Friday, August 09, 2013

Dem bones

I can't believe it's been almost over a month since I last published!

I have no excuses since I know bloggers just blog. Haven't been traveling. Haven't been working. Have been disabled and recovering from getting hit by a car back in March. Thought it would have been all fixed by now, but, that's not the way it works with bones. It takes a while for them to get fixed and healed. Then it takes even longer to get them to work the way they used to work before.

This is all new to me. I used to be a snob. An ignorant snob, really. I had no idea of pain. I couldn't fathom, less comprehend what my life would be like after such trauma.

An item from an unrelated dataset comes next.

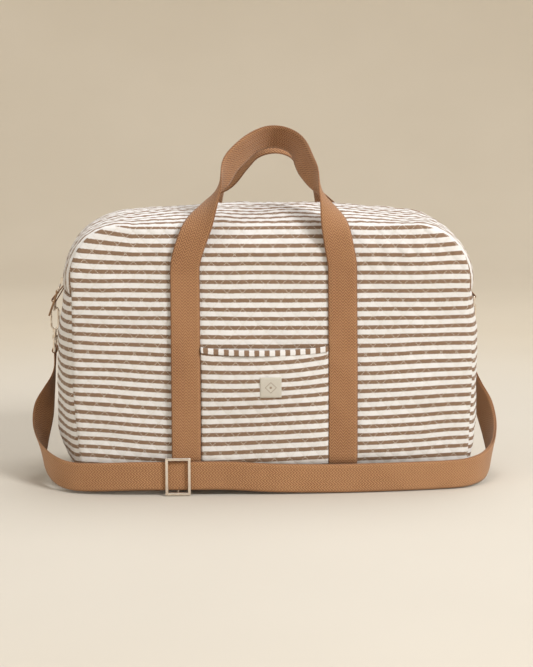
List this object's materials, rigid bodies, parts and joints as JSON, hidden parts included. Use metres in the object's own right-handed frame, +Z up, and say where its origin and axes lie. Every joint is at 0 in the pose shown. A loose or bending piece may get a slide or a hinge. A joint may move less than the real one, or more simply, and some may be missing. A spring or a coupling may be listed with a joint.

I had fantasies (even if they were legally drug induced) that I would get up from my bed and walk and be back to my old active self.

I would like to think that I have learned compassion and if not that (I'm not Mother Theresa by any means) at least an understanding of the healing process.

Here I am:

I understand that a day with high humidity or falling barometric pressure will cause my left distal femur injury to throb.
I understand that the word patient is related to patience.
I understand that a doctor is someone who just prescribes.
I understand that you always should have a 2nd opinion.
I understand that I need to be in charge of my body. I'm the only one who feels my pain.
I know that a good physical therapist will keep you from having to go under the knife a 2nd time.

I know that I'm very fortunate:
My sister Lourdes and cousin Liz's feral support are awesome.
My friends: Marta, Pepper, Volney, Rosa, Yvette, Rebecca, Marga, Denise, Mercedes,  Jesus, Judy, Bea and Petra are there for me. * Even if all Petra wants to do is look @her reflection in my glass windows'.
(Petra is a dog and this was a new experience for her.)
My yoga friends: Melissa (her new hubby, Jorge) Julie and John are gently goading me towards healing.
I get to blog about this. My brain, bar some dead brain cells from too much anesthesia and painkillers, is still functioning at capacity.
I've also made some new friends whose importance in my life is still to be lastingly felt.

For now...I'm embracing a new aesthetic: it's called asymmetry. If my left leg doesn't quite match up to the same musculature of my right leg it's quite ok. All I want to do is breeze down the steps the way I used to. The way most people do, without thinking about it. I want it to not be important, the way it used to be.